Findings: Facilities ranged in size from 75-200 beds, and varied in profit status: 11 were for-profit, 9 were not-for-profit. Job surveys were collected from 1146 employees; 144 employees were interviewed; and 37 observations of nurses and CNAs were conducted. Differences between nurses and CNAs on all five job characteristics, and on overall satisfaction, were found. While nurses reported higher levels of skill variety and task significance, CNAs reported higher levels of workplace feedback and greater satisfaction with their work. Analysis revealed that the factors explaining job satisfaction differed between nurses and CNAs. While job satisfaction among CNAs was influenced by multiple factors, nurse satisfaction was affected only by workplace feedback. Interviews and observations revealed two key findings: 1) feelings of isolation contributed substantially to job dissatisfaction among nurses, who commented on a lack of interaction with residents and other employees; and 2) workplace feedback in the LTC setting results most often from interaction with residents.

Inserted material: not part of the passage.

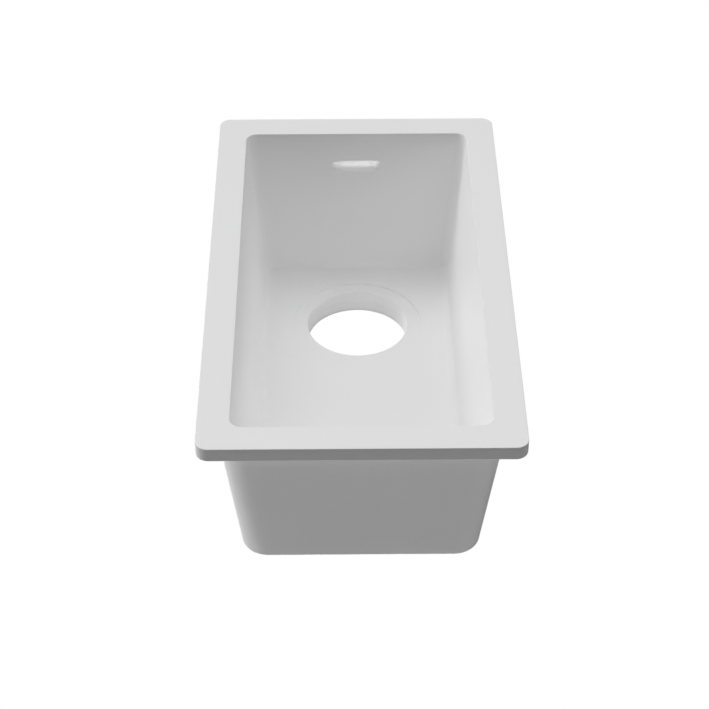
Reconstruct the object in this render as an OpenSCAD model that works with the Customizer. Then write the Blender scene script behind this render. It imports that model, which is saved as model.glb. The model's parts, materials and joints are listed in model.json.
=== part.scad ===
/* [Rim] */
// Width of the rim plate, left to right
rim_w = 250; // [240:1:300]
// Length of the rim plate, front to back
rim_l = 446; // [430:1:520]
// Width of the rim plate's border all round the bowl opening
rim_border = 25; // [20:1:35]
// Thickness of the rim plate
rim_t = 12; // [8:0.5:16]
// Corner radius of the rim plate in plan
rim_corner_r = 10; // [4:0.5:20]

/* [Bowl] */
// Depth of the bowl from the rim top to the floor
bowl_depth = 137; // [110:1:170]
// Lean of the left and right walls from upright, in degrees
side_lean = 6; // [1:0.5:8]
// Lean of the front and back walls from upright, in degrees
end_lean = 8; // [2:0.5:10]
// Thickness of the walls
wall_t = 12; // [10:0.5:14]
// Inside radius of the upright corners
corner_r = 10; // [6:0.5:16]
// Thickness of the floor panel
floor_t = 12; // [8:0.5:16]

/* [Waste] */
// Diameter of the waste hole
waste_d = 91; // [60:1:95]
// Distance of the waste hole behind the middle of the bowl
waste_back = 93.5; // [60:0.5:100]
// Diameter of the shallow seat round the waste hole
seat_d = 116; // [106:1:120]
// Depth of the shallow seat
seat_deep = 1; // [0.5:0.25:3]
// Outer diameter of the collar under the floor
collar_d = 140; // [125:1:150]
// Height of the collar under the floor
collar_h = 10; // [6:0.5:16]

/* [Overflow] */
// Width of the overflow slot
slot_w = 44; // [30:1:56]
// Height of the overflow slot
slot_h = 10; // [6:0.5:12]
// Depth of the slot's middle below the rim top
slot_down = 32.5; // [30:0.5:50]
// Width of the overflow housing between its screw ears
housing_w = 66; // [64:1:80]
// Height of the overflow housing along the wall
housing_h = 40; // [34:1:60]
// Height of the housing's top above the slot's middle
housing_up = 13; // [11:0.5:14]
// Depth of the overflow housing away from the wall
housing_deep = 30; // [28:1:40]
// Wall thickness of the overflow housing
housing_t = 2.5; // [1.5:0.25:3]
// Width of each screw ear
ear_w = 14; // [12:0.5:20]
// Thickness of the housing's mounting plate
ear_t = 4; // [3:0.5:6]
// Corner radius of the housing's mounting plate
ear_r = 5; // [2:0.5:8]
// Thickness of the seal between the housing and the wall
seal_t = 2; // [1:0.25:4]
// Outer diameter of the hose spigot
spigot_d = 21; // [19:0.5:23]
// Bore of the hose spigot
spigot_bore_d = 17; // [10:0.5:18]
// Length of the hose spigot
spigot_l = 22; // [12:1:40]

/* [Fixings] */
// Thread diameter of the housing screws
screw_d = 4; // [3:0.5:5]
// Head diameter of the housing screws
screw_head_d = 8; // [7.5:0.5:10]
// Head height of the housing screws
screw_head_h = 2.8; // [2:0.1:4]
// Width of the six-sided socket in a screw head
screw_socket_w = 3; // [2:0.5:4]
// Clearance round a screw in the plate and the seal
screw_gap = 0.25; // [0.1:0.05:0.5]
// Outer diameter of the threaded inserts in the back wall
insert_d = 6.5; // [6:0.25:8]
// Length of the threaded inserts
insert_l = 8; // [5:0.25:9]
// Thread left free past a screw's tip in its insert
screw_tip_gap = 1; // [0.5:0.25:2]

/* [Hidden] */
$fn = 96;
LEFT = -1;
RIGHT = 1;
FRONT = -1;
BACK = 1;
// How far a cutting solid runs past what it cuts
past = 5;
// Edge of the big cubes that stand for half of space
reach = 1200;
// How far a round corner runs into the flat faces beside it, so that they meet in a clear line
corner_lap = 0.01;
stone_colour = [0.87, 0.87, 0.87];
plastic_colour = [0.93, 0.93, 0.92];
rubber_colour = [0.16, 0.16, 0.17];
steel_colour = [0.72, 0.73, 0.75];
brass_colour = [0.78, 0.62, 0.32];

opening_w = rim_w - 2 * rim_border;
opening_l = rim_l - 2 * rim_border;
floor_z = -bowl_depth;
floor_under_z = floor_z - floor_t;
collar_under_z = floor_under_z - collar_h;
corner_outer_r = corner_r + wall_t;

// Outward normals of the walls, which face out and a little down
function side_normal(sx) = [sx * cos(side_lean), 0, -sin(side_lean)];
function end_normal(sy) = [0, sy * cos(end_lean), -sin(end_lean)];

// A point on each wall's inner face, at the rim top
function side_point(sx) = [sx * opening_w / 2, 0, 0];
function end_point(sy) = [0, sy * opening_l / 2, 0];

// The axis of an upright corner leans with both of its walls, a corner radius inside each
function corner_axis(sx, sy) = [sx * tan(side_lean), sy * tan(end_lean), 1];
function corner_centre(sx, sy) = [
    sx * (opening_w / 2 - corner_r / cos(side_lean)),
    sy * (opening_l / 2 - corner_r / cos(end_lean)),
    0];

// Normals of the joint planes that run from a corner's axis square into its two walls
function side_joint_normal(sx, sy) = sx * sy * cross(corner_axis(sx, sy), side_normal(sx));
function end_joint_normal(sx, sy) = sx * sy * cross(end_normal(sy), corner_axis(sx, sy));

// Where the slot's middle line leaves the back wall's outer face
slot_out_y = opening_l / 2 - slot_down * tan(end_lean) + wall_t / cos(end_lean);
plate_w = housing_w + 2 * ear_w;
plate_out = seal_t + ear_t;
cavity_w = housing_w - 2 * housing_t;
cavity_h = housing_h - 2 * housing_t;
housing_mid = housing_up - housing_h / 2;
housing_low = housing_up - housing_h;
spigot_out = (seal_t + housing_deep - housing_t) / 2;
screw_x = housing_w / 2 + ear_w / 2;
screw_l = plate_out + insert_l - screw_tip_gap;
screw_socket_deep = screw_head_h / 2;

// Turn the children so that their Z axis points along a direction
module point_along(dir) {
    rotate([0, acos(dir.z / norm(dir)), atan2(dir.y, dir.x)])
        children();
}

// A wide slab of given thickness that starts at a plane and grows along its normal
module slab(point, normal, thick) {
    translate(point)
        point_along(normal)
            translate([-reach / 2, -reach / 2, 0])
                cube([reach, reach, thick]);
}

// All of space on the side of a plane that the normal points to
module half_space(point, normal) {
    slab(point, normal, reach);
}

// All of space between two levels
module level_band(z_low, z_high) {
    slab([0, 0, z_low], [0, 0, 1], z_high - z_low);
}

// Cylinder round the leaning axis of one upright corner
module corner_cylinder(sx, sy, r) {
    translate(corner_centre(sx, sy))
        point_along(corner_axis(sx, sy))
            cylinder(r = r, h = reach / 2, center = true);
}

// All of space between the left and right walls, grown outwards from their inner faces
module between_sides(grow) {
    intersection_for (sx = [LEFT, RIGHT])
        half_space(side_point(sx) + grow * side_normal(sx), -side_normal(sx));
}

// All of space between the front and back walls, in the same way
module between_ends(grow) {
    intersection_for (sy = [FRONT, BACK])
        half_space(end_point(sy) + grow * end_normal(sy), -end_normal(sy));
}

// The bowl's tapered shape with round corners, grown outwards from the inner faces
module bowl_block(grow, z_low, z_high) {
    intersection() {
        union() {
            intersection() {
                between_sides(grow);
                between_ends(-corner_r);
            }
            intersection() {
                between_sides(-corner_r);
                between_ends(grow);
            }
            for (sx = [LEFT, RIGHT], sy = [FRONT, BACK])
                corner_cylinder(sx, sy, corner_r + grow + corner_lap);
        }
        level_band(z_low, z_high);
    }
}

// Upright plate with round corners in plan, from a level down
module rounded_plate(w, l, r, z_low, h) {
    translate([0, 0, z_low]) {
        translate([-w / 2 + r, -l / 2, 0])
            cube([w - 2 * r, l, h]);
        translate([-w / 2, -l / 2 + r, 0])
            cube([w, l - 2 * r, h]);
        for (sx = [-1, 1], sy = [-1, 1])
            translate([sx * (w / 2 - r), sy * (l / 2 - r), 0])
                cylinder(r = r, h = h);
    }
}

// Plate of one thickness with the bowl's opening cut through it
module rim_flange() {
    color(stone_colour)
        difference() {
            rounded_plate(rim_w, rim_l, rim_corner_r, -rim_t, rim_t);
            bowl_block(0, -rim_t - past, past);
        }
}

// Leaning panel on the left or right, between its two corner posts
module side_wall(sx) {
    intersection() {
        slab(side_point(sx), side_normal(sx), wall_t);
        intersection_for (sy = [FRONT, BACK])
            half_space(corner_centre(sx, sy), -side_joint_normal(sx, sy));
        level_band(floor_z, -rim_t);
    }
}

// Leaning panel at the front or back, between its two corner posts
module end_wall(sy) {
    intersection() {
        slab(end_point(sy), end_normal(sy), wall_t);
        intersection_for (sx = [LEFT, RIGHT])
            half_space(corner_centre(sx, sy), -end_joint_normal(sx, sy));
        level_band(floor_z, -rim_t);
    }
}

module front_wall() {
    color(stone_colour)
        end_wall(FRONT);
}

module left_wall() {
    color(stone_colour)
        side_wall(LEFT);
}

module right_wall() {
    color(stone_colour)
        side_wall(RIGHT);
}

// Slot with round ends that runs level from the bowl through the back wall
module overflow_slot() {
    flat_w = slot_w - slot_h;
    slot_in_y = slot_out_y - 2 * wall_t;
    translate([0, slot_in_y, -slot_down])
        rotate([-90, 0, 0]) {
            translate([-flat_w / 2, -slot_h / 2, 0])
                cube([flat_w, slot_h, 3 * wall_t]);
            for (sx = [LEFT, RIGHT])
                translate([sx * flat_w / 2, 0, 0])
                    cylinder(d = slot_h, h = 3 * wall_t);
        }
}

// Frame on the back wall's outer face at the slot: Y points out of the wall, Z up along it
module at_overflow() {
    translate([0, slot_out_y, -slot_down])
        rotate([-end_lean, 0, 0])
            children();
}

// The two screw places, with Z pointing out of the wall
module at_screws() {
    at_overflow()
        for (sx = [LEFT, RIGHT])
            translate([sx * screw_x, 0, housing_mid])
                rotate([-90, 0, 0])
                    children();
}

module back_wall() {
    color(stone_colour)
        difference() {
            end_wall(BACK);
            overflow_slot();
            at_screws()
                translate([0, 0, -insert_l])
                    cylinder(d = insert_d, h = insert_l + past);
        }
}

// Leaning post that closes an upright corner, round inside and outside
module corner_post(sx, sy) {
    intersection() {
        difference() {
            corner_cylinder(sx, sy, corner_outer_r);
            corner_cylinder(sx, sy, corner_r);
        }
        half_space(corner_centre(sx, sy), side_joint_normal(sx, sy));
        half_space(corner_centre(sx, sy), end_joint_normal(sx, sy));
        level_band(floor_z, -rim_t);
    }
}

module corner_front_left() {
    color(stone_colour)
        corner_post(LEFT, FRONT);
}

module corner_front_right() {
    color(stone_colour)
        corner_post(RIGHT, FRONT);
}

module corner_back_left() {
    color(stone_colour)
        corner_post(LEFT, BACK);
}

module corner_back_right() {
    color(stone_colour)
        corner_post(RIGHT, BACK);
}

// Flat floor that the walls stand on, with the waste hole and its seat
module floor_panel() {
    color(stone_colour)
        difference() {
            bowl_block(wall_t, floor_under_z, floor_z);
            translate([0, waste_back, floor_under_z - past])
                cylinder(d = waste_d, h = floor_t + 2 * past);
            translate([0, waste_back, floor_z - seat_deep])
                cylinder(d = seat_d, h = seat_deep + past);
        }
}

// Ring under the floor that thickens it round the waste hole
module waste_collar() {
    color(stone_colour)
        translate([0, waste_back, collar_under_z])
            difference() {
                cylinder(d = collar_d, h = collar_h);
                translate([0, 0, -past])
                    cylinder(d = waste_d, h = collar_h + 2 * past);
            }
}

// Plate with round corners in the overflow frame, standing out from the wall
module overflow_plate(out, thick) {
    translate([0, out, housing_mid])
        rotate([-90, 0, 0])
            rounded_plate(plate_w, housing_h, ear_r, 0, thick);
}

// Block of the overflow frame, centred left to right on the slot
module overflow_block(w, h, low, out_from, out_to) {
    translate([-w / 2, out_from, low])
        cube([w, out_to - out_from, h]);
}

module screw_holes() {
    at_screws()
        translate([0, 0, -past])
            cylinder(d = screw_d + 2 * screw_gap, h = plate_out + 2 * past);
}

// Open-backed chamber that catches the water from the slot and sends it down the spigot
module overflow_housing() {
    color(plastic_colour)
        difference() {
            at_overflow()
                difference() {
                    union() {
                        overflow_plate(seal_t, ear_t);
                        overflow_block(housing_w, housing_h, housing_low, seal_t, housing_deep);
                        translate([0, spigot_out, housing_low - spigot_l])
                            cylinder(d = spigot_d, h = spigot_l + housing_t);
                    }
                    overflow_block(cavity_w, cavity_h, housing_low + housing_t,
                        seal_t - past, housing_deep - housing_t);
                    translate([0, spigot_out, housing_low - spigot_l - past])
                        cylinder(d = spigot_bore_d, h = spigot_l + housing_t + 2 * past);
                }
            screw_holes();
        }
}

// Flat seal with the same outline as the housing's plate
module housing_seal() {
    color(rubber_colour)
        difference() {
            at_overflow()
                difference() {
                    overflow_plate(0, seal_t);
                    overflow_block(cavity_w, cavity_h, housing_low + housing_t, -past, seal_t + past);
                }
            screw_holes();
        }
}

module housing_screws() {
    color(steel_colour)
        at_screws()
            difference() {
                union() {
                    translate([0, 0, plate_out])
                        cylinder(d = screw_head_d, h = screw_head_h);
                    translate([0, 0, plate_out - screw_l])
                        cylinder(d = screw_d, h = screw_l);
                }
                translate([0, 0, plate_out + screw_head_h - screw_socket_deep])
                    cylinder(d = screw_socket_w, h = screw_socket_deep + past, $fn = 6);
            }
}

module screw_inserts() {
    color(brass_colour)
        at_screws()
            translate([0, 0, -insert_l])
                difference() {
                    cylinder(d = insert_d, h = insert_l);
                    translate([0, 0, -past])
                        cylinder(d = screw_d, h = insert_l + 2 * past);
                }
}

rim_flange();
front_wall();
back_wall();
left_wall();
right_wall();
corner_front_left();
corner_front_right();
corner_back_left();
corner_back_right();
floor_panel();
waste_collar();
overflow_housing();
housing_seal();
housing_screws();
screw_inserts();
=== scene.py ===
"""Looks of a narrow solid surface sink bowl: its finished pieces, their materials and the studio."""

import json
import math

import bmesh
import bpy
from bpy.props import FloatProperty, FloatVectorProperty, IntProperty, PointerProperty
from mathutils import Matrix, Vector


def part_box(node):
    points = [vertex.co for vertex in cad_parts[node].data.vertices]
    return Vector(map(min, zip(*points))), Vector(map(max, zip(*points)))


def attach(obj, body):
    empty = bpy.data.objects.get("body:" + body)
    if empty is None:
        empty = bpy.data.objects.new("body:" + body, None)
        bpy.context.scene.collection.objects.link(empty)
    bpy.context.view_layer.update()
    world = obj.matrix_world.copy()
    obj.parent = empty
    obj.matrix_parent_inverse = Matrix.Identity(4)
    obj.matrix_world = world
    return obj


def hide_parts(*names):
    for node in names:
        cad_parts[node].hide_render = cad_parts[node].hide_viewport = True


bl_info = {
    "name": "Solid surface sink bowl",
    "version": (1, 0, 0),
    "blender": (4, 5, 0),
    "location": "View3D > Sidebar > Sink",
    "description": "Finishes the pieces of a solid surface sink bowl and sets up its studio",
    "category": "Add Mesh",
}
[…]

Conclusions: The finding of lower job satisfaction among nurses relative to CNAs is surprising insofar as job design theory predicts that jobs involving higher autonomy, task significance and skill variety (all true for nursing jobs compared to CNA jobs) result in greater satisfaction. Given that nursing satisfaction was only influenced by workplace feedback, and drawing on the results from the interviews, one improvement might be to alter job design in order to increase nurses' interaction time with residents and staff. This would likely decrease feelings of isolation and increase opportunities for workplace feedback, potentially leading to greater satisfaction (and better retention). The authors suggest that alternative models of care, such as primary care models where nurses are permanently assigned to certain residents (thus providing an opportunity for relationship building and interaction with residents), should be explored.

Reference: Tyler DA, Parker VA, Engle RL, Brandeis GH, Hickey EC, Rosen AK, Wang F, Berlowitz DR. "An exploration of job design in long-term care facilities and its effect on nursing employee satisfaction." Health Care Management Review, 2006; 31(2), 137-144.